4th International Sustainable Development Congress, Antalya, Turkey, 28 - 31 October 2022, pp.1-6
Bu bildiride, dünyada gıda arz
güvenliğinin sürdürülebilirliği tartışılmıştır. Gıda zincirlerini bozan aşırı
hava olaylarının büyüklüğü ve sıklığı arttıkça, gıda arzının istikrarının
azalacağı tahmin edilmektedir. Gıda arzı, bulunabilirliği ve erişimi (fiyat
dahil) kapsar. Gıda arzındaki istikrarsızlık, erişimi azaltarak gıda
güvenliğini etkileyen değişkenliği ifade eder. Artan atmosferik CO2
seviyeleri, ürünlerin besin kalitesini de düşürebilir. Küresel ürün ve ekonomik
modellerde, iklim değişikliği nedeniyle 2050 yılında tahıl fiyatlarında
ortalama %7,6’lık (%1-23 aralığında) bir artış öngörülmektedir. Bu durum daha
yüksek gıda fiyatlarına ve artan gıda güvensizliğine ve açlık riskinin
artmasına neden olacaktır. Nüfus ve gelir düzeylerinde öngörülen artışlar,
tüketim alışkanlıklarındaki değişikliklerle birleştiğinde, 2050 yılında gıda,
yem ve su talebini artıracaktır. Bu artışların, arazi yönetimi uygulamalarıyla
birlikte, arazi kullanım değişikliği, gıda güvensizliği, su kıtlığı, sera gazı
(GHG) emisyonları, karbon tutma potansiyeli ve biyolojik çeşitlilik için
etkileri olacaktır. Tarımsal talebin azalması veya verimliliğin artmasıyla
gelirlerin arttığı ve arazi dönüşümü talebinin azaldığı kalkınma politikaları,
gıda güvensizliğinde azalmalara yol açabilir. Gelecek için sosyo-ekonomik
senaryolarda, su talebinde artış ve su kıtlığında artış öngörülmektedir. Daha
fazla ekili alan genişlemesi öngörülen senaryolarda, biyolojik çeşitlilikte
daha fazla azalmalar olacağı bildirilmektedir. Gıda güvenliği ile ilgili
riskler, azalan gelir, artan gıda talebi, arazi rekabetinden kaynaklanan artan
gıda fiyatları, daha sınırlı ticaret ve diğer uyum zorluklarının olduğu
senaryolarda daha fazladır.
Dünyadaki
herkesin sürdürülebilir bir şekilde besleyici bir diyete erişmesini sağlamak,
karşılaştığımız en büyük zorluklardan biridir. Ortalama kalori arzı, gıda
güvenliği açısından çok önemli bir göstergedir.
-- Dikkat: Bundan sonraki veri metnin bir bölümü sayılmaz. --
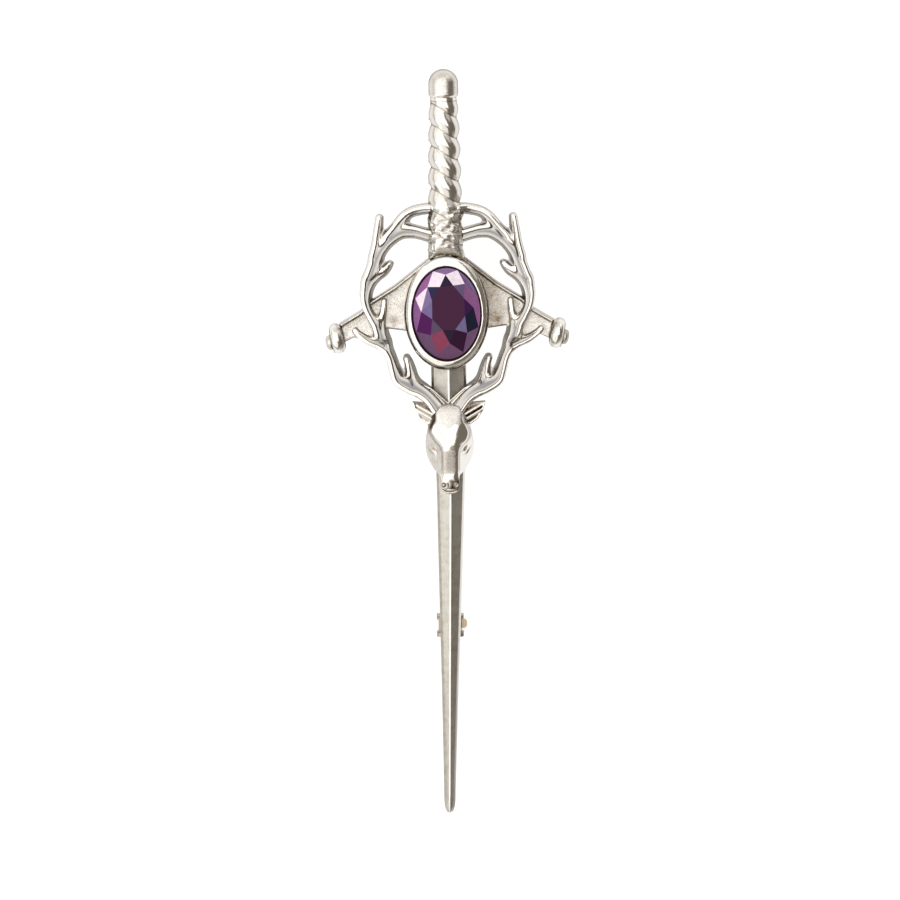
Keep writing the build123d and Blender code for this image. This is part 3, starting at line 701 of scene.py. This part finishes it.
def make_grip():
    """The twisted grip with its collar and the domed pommel."""
    table = spline(GRIP_TABLE, 5)

    def field(x, y, z):
        x = x + GRIP_LEAN * ramp(y, 26.0, POMMEL_Y)
        rise = z - BACK
        level = rise - GRIP_AXIS
        away = np.sqrt(x ** 2 + level ** 2)
        radius = np.interp(y, table[:, 0], table[:, 1])
        depth = np.interp(y, table[:, 0], table[:, 2])
        lobe = (np.sin(math.pi * grip_phase(x, y, z)) ** 2 + 0.003) ** 0.50
        twisted = away - radius + depth * (1 - lobe) + grip_lumps(x, y, z) * ramp(y, 34.0, 31.0)
        slope = 0.15 + 0.55 * np.maximum(rise - 2.6, 0)
        twisted = smooth_max(twisted, 0.85 * (slope - outside_bezel(x, y)), 0.3)
        past = np.maximum(y - POMMEL_Y + POMMEL_RADIUS, 0)
        dome = np.sqrt(x ** 2 + level ** 2 + past ** 2) - POMMEL_RADIUS
        dome = smooth_max(dome, POMMEL_FOOT_Y - y, 0.5)
        collar = np.sqrt((away - 1.66) ** 2 + (y - COLLAR_Y) ** 2) - 0.15
        body = smooth_min(smooth_min(smooth_max(twisted, y - 47.6, 0.1), dome, 0.08), collar, 0.06)
        return np.maximum(body, GRIP_FOOT - rise)

    points, quads = surface_net(field, (-3.0, 24.0, BACK - 0.3), (3.0, POMMEL_Y + 0.3, BACK + 4.8), FINE)
    mesh = make_mesh("grip", points, quads)
    x, y, z = points.T
    # Patina and painted shade: darker in the twist's grooves, in the hollows of the blasted lumps, on the
    # steep sides and in the creases either side of the collar; the pommel and the polished twist are a little
    # darker all over
    groove = 1 - np.abs(np.sin(math.pi * grip_phase(x, y, z)))
    twisted = ramp(y, 46.9, 46.5)
    blasted = ramp(y + 0.5 * np.sin(2.3 * x), 35.0, 30.5)
    steep = ramp(normals_of(mesh)[:, 2], 0.50, 0.20)
    hollows = blasted * ramp(grip_lumps(x, y, z), -0.01, 0.10)
    patina = twisted * (0.50 * ramp(groove, 0.82, 1.0) + 0.02 * blasted + 0.20 * hollows)
    dome = ramp(y, COLLAR_Y + 0.2, COLLAR_Y + 0.8)
    patina = patina + 0.46 * steep + 0.16 * dome + 0.13 * twisted * (1 - blasted)
    patina = patina + 0.3 * bell(y, COLLAR_Y + 0.22, 0.08) + 0.4 * bell(y, COLLAR_Y - 0.22, 0.08)
    matte = 0.07 + 0.28 * blasted + 0.20 * dome + 0.15 * twisted * ramp(groove, 0.7, 1.0)
    paint(mesh, patina=patina, matte=matte)
    return add_piece("grip", mesh, SILVER_CAST)


# Blade: how far below the stone's middle, half width, ridge height and edge height
BLADE_TABLE = [
    (-4.0, 2.42, 2.20, 0.90), (12.0, 2.37, 2.20, 0.90), (22.1, 1.98, 2.02, 0.83), (35.3, 1.62, 1.80, 0.74),
    (51.7, 1.15, 1.45, 0.59), (63.5, 0.86, 1.19, 0.48), (66.5, 0.80, 1.12, 0.47), (67.6, 0.72, 0.98, 0.42),
    (68.2, 0.58, 0.86, 0.36), (68.55, 0.38, 0.74, 0.32), (68.7, 0.14, 0.62, 0.30),
]
BLADE_STRIP = 0.34
BLADE_LEAN = 0.0143
BLADE_CENTRE_Y = -27.0
RIDGE_HALF = 0.10
CREASE = 0.05


def blade_offset(y):
    """The cast blade leans a little to the left towards its tip."""
    return np.where(y < 0.0, BLADE_LEAN * (np.minimum(y, -6.0) - BLADE_CENTRE_Y), 0.20)


def make_blade():
    """The tapering blade: two satin flats, a bright ridge and a strip along each edge."""
    loops = []
    crowns = []
    for down, half, ridge, edge in spline(BLADE_TABLE, 8):
        y = STONE_Y - down
        strip = min(BLADE_STRIP, half / 3)
        shoulder = edge + (ridge - edge) / 3
        slope = (ridge - shoulder) / (half - strip)
        soft = min(RIDGE_HALF, half / 4)
        side = [
            (half, 0.0), (half, edge - 0.12), (half - 0.02, edge - 0.03), (half - 0.08, edge + 0.10),
            (half - strip + CREASE, shoulder - 0.06), (half - strip, shoulder + 0.01),
            (half - strip - CREASE, shoulder + slope * CREASE), (3 * soft, ridge - slope * 3 * soft),
            (2 * soft, ridge - slope * 2 * soft), (soft, ridge - slope * soft - 0.004),
            (soft / 2, ridge - slope * soft * 0.8),
        ]
        profile = side + [(0, ridge - slope * soft * 0.72)] + [(-x, z) for x, z in reversed(side)]
        offset = float(blade_offset(np.array(y)))
        loops.append([(x + offset, y, BACK + z) for x, z in profile])
        crowns.append(profile)
    points, faces = loft(loops)
    mesh = make_mesh("blade", points, faces)
    across = np.array(crowns)[:, :, 0].ravel()
    half = np.repeat(np.array(crowns)[:, 0, 0], len(crowns[0]))
    # Painted shade along the creases of the edge strips, on the left strip and in a line just right of the
    # ridge; a painted highlight, with some wear, on the ridge and the right strip
    edge_line = bell(np.abs(across), half - BLADE_STRIP, 0.06)
    left_strip = ramp(-across - half + BLADE_STRIP, -0.05, 0.05)
    right_strip = ramp(across - half + BLADE_STRIP, -0.02, 0.06)
    ridge_line = bell(across, 0.20, 0.07)
    paint(
        mesh, patina=0.22 * edge_line + 0.12 * left_strip + 0.45 * ridge_line,
        worn=bell(across, 0, 0.11) + 0.9 * right_strip)
    return add_piece("blade", mesh, SILVER_SATIN)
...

Ortalama kalori arzının, açlık
ve yetersiz beslenmenin yaygınlığıyla ilişkilendirilmesi önemli olmakla
birlikte, beslenme için gerçek enerji ihtiyaçlarıyla ilişkilendirilmesi daha
uygundur. 1961’den beri mevcut olan veriler, kişi başına bitkisel yağ ve et
arzının iki katından fazla ve kişi başına gıda kalori arzının yaklaşık üçte bir
oranında arttığını göstermektedir. Günümüzde, üretilen toplam gıdanın %25-30’u
kaybolmakta veya israf edilmektedir. Bu faktörler, ek GHG emisyonları ile
ilişkilidir. Tüketim kalıplarındaki değişiklikler, günümüzde yaklaşık iki
milyar yetişkinin aşırı kilolu veya obez olmasına katkı yapmıştır. Bununla birlikte,
çok sayıda (tahminen 821 milyon) insan hala yetersiz beslenmektedir.